• SET PROBLEM:
Your task is to copy the material exactly.

• DATASET EXTRACT:
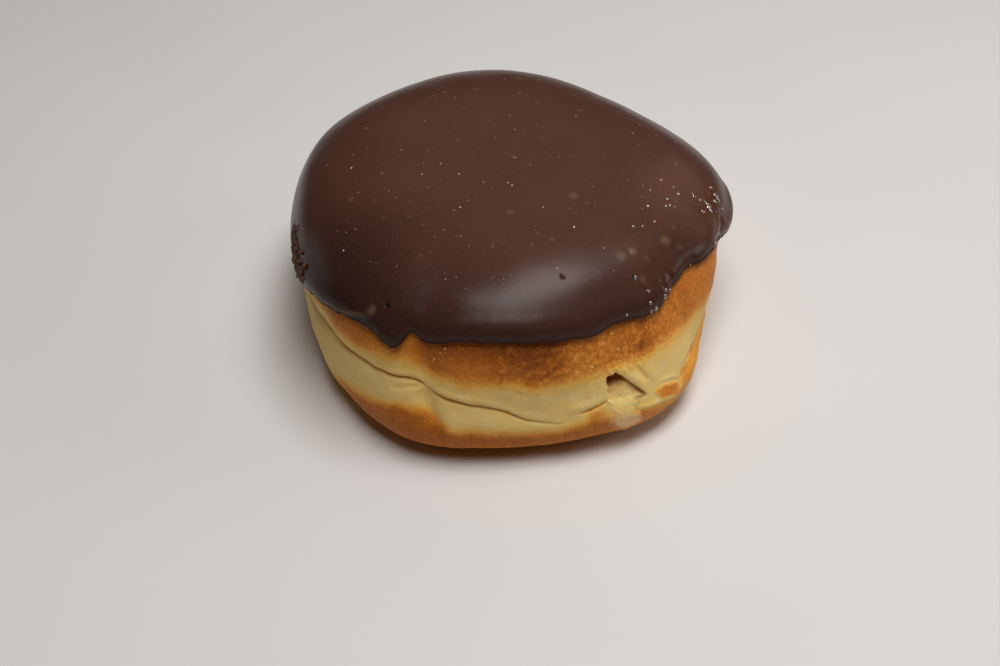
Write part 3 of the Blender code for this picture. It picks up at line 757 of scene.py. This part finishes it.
def proof_fold(azimuth, height, points):
    """Relief of the proof line, a valley with a sharp crease and a lip above it, and how creased it is."""
    above = height - round_curve(azimuth, PROOF_LINE) - waves(points, CREASE_WANDER)
    creased = np.clip(round_curve(azimuth, PROOF_CREASE), 0.0, 1.0)
    crease = creased * bell(above, np.where(above > 0, CREASE_UPPER_WIDTH, CREASE_LOWER_WIDTH))
    lip = creased * bell(above - LIP_ABOVE, LIP_HALF_WIDTH)
    valley = round_curve(azimuth, VALLEY_DEPTHS) * bell(above, VALLEY_HALF_WIDTH)
    return LIP_HEIGHT * lip - CREASE_DEPTH * crease - valley, crease


def blisters(azimuth, height):
    """Weight of the small blisters on the upper crust: 1 at their tops."""
    random.seed(BLISTER_SEED)
    weight = np.zeros_like(height)
    for _ in range(BLISTER_COUNT):
        at = random.uniform(*BLISTER_AZIMUTHS)
        rise = random.uniform(*BLISTER_HEIGHTS)
        radius = random.uniform(*BLISTER_RADII)
        near = np.abs(sideways(azimuth[0], at)) < BLISTER_REACH * radius
        across = sideways(azimuth[:, near], at)
        weight[:, near] += bell(np.hypot(across, height[:, near] - rise), radius)
    return weight


def oval_weight(azimuth, height, points):
    """1 inside the brown oval blister beside the mouth, fading out at its rim."""
    across = sideways(azimuth, OVAL_AZIMUTH)
    up = height - OVAL_HEIGHT
    slant = math.radians(OVAL_SLANT)
    along = across * math.cos(slant) + up * math.sin(slant)
    beside = up * math.cos(slant) - across * math.sin(slant)
    out = np.hypot(along / OVAL_HALF_LENGTH, beside / OVAL_HALF_HEIGHT) + waves(points, OVAL_RAGGED)
    return 1 - smooth_step(out, *OVAL_RIM)


def crust_browning_and_shade(azimuth, height, points):
    """How browned the crust is, from 0, pale, to 1, with painted shade in its darker tones at the left and
    the front.
    """
    ragged = waves(points, CRUST_RAGGED)
    above = height - round_curve(azimuth, UPPER_CRUST) + ragged
    below = round_curve(azimuth, LOWER_CRUST) - height + LOWER_RAGGED * ragged
    tone = round_curve(azimuth, CRUST_TONE) + TONE_RISE * np.clip(above, 0.0, TONE_RISE_LIMIT)
    upper = smooth_step(above, -UPPER_SOFTNESS, UPPER_SOFTNESS) * tone
    lower = smooth_step(below, -LOWER_SOFTNESS, LOWER_SOFTNESS) * round_curve(azimuth, FOOT_TONE)
    lower = lower * (1 - FOOT_FADE * (1 - smooth_step(height, *FOOT_FADE_HEIGHTS)))
    return np.maximum(upper, lower)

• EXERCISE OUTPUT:
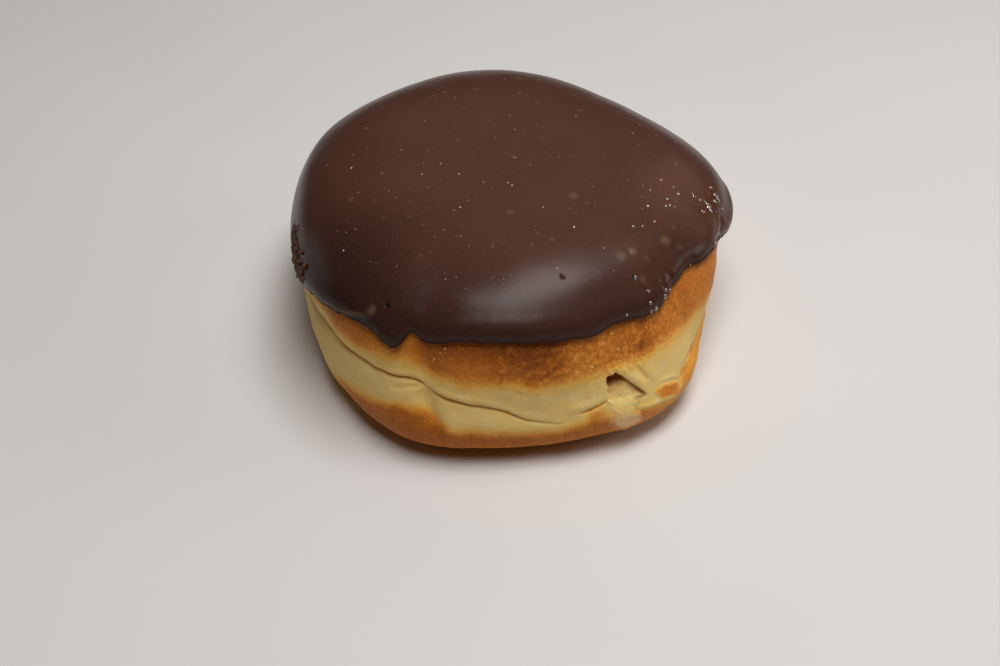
Write part 3 of the Blender code for this picture. It picks up at line 757 of scene.py. This part finishes it.
def proof_fold(azimuth, height, points):
    """Relief of the proof line, a valley with a sharp crease and a lip above it, and how creased it is."""
    above = height - round_curve(azimuth, PROOF_LINE) - waves(points, CREASE_WANDER)
    creased = np.clip(round_curve(azimuth, PROOF_CREASE), 0.0, 1.0)
    crease = creased * bell(above, np.where(above > 0, CREASE_UPPER_WIDTH, CREASE_LOWER_WIDTH))
    lip = creased * bell(above - LIP_ABOVE, LIP_HALF_WIDTH)
    valley = round_curve(azimuth, VALLEY_DEPTHS) * bell(above, VALLEY_HALF_WIDTH)
    return LIP_HEIGHT * lip - CREASE_DEPTH * crease - valley, crease


def blisters(azimuth, height):
    """Weight of the small blisters on the upper crust: 1 at their tops."""
    random.seed(BLISTER_SEED)
    weight = np.zeros_like(height)
    for _ in range(BLISTER_COUNT):
        at = random.uniform(*BLISTER_AZIMUTHS)
        rise = random.uniform(*BLISTER_HEIGHTS)
        radius = random.uniform(*BLISTER_RADII)
        near = np.abs(sideways(azimuth[0], at)) < BLISTER_REACH * radius
        across = sideways(azimuth[:, near], at)
        weight[:, near] += bell(np.hypot(across, height[:, near] - rise), radius)
    return weight


def oval_weight(azimuth, height, points):
    """1 inside the brown oval blister beside the mouth, fading out at its rim."""
    across = sideways(azimuth, OVAL_AZIMUTH)
    up = height - OVAL_HEIGHT
    slant = math.radians(OVAL_SLANT)
    along = across * math.cos(slant) + up * math.sin(slant)
    beside = up * math.cos(slant) - across * math.sin(slant)
    out = np.hypot(along / OVAL_HALF_LENGTH, beside / OVAL_HALF_HEIGHT) + waves(points, OVAL_RAGGED)
    return 1 - smooth_step(out, *OVAL_RIM)


def crust_browning_and_shade(azimuth, height, points):
    """How browned the crust is, from 0, pale, to 1, with painted shade in its darker tones at the left and
    the front.
    """
    ragged = waves(points, CRUST_RAGGED)
    above = height - round_curve(azimuth, UPPER_CRUST) + ragged
    below = round_curve(azimuth, LOWER_CRUST) - height + LOWER_RAGGED * ragged
    tone = round_curve(azimuth, CRUST_TONE) + TONE_RISE * np.clip(above, 0.0, TONE_RISE_LIMIT)
    upper = smooth_step(above, -UPPER_SOFTNESS, UPPER_SOFTNESS) * tone
    lower = smooth_step(below, -LOWER_SOFTNESS, LOWER_SOFTNESS) * round_curve(azimuth, FOOT_TONE)
    lower = lower * (1 - FOOT_FADE * (1 - smooth_step(height, *FOOT_FADE_HEIGHTS)))
    return np.maximum(upper, lower)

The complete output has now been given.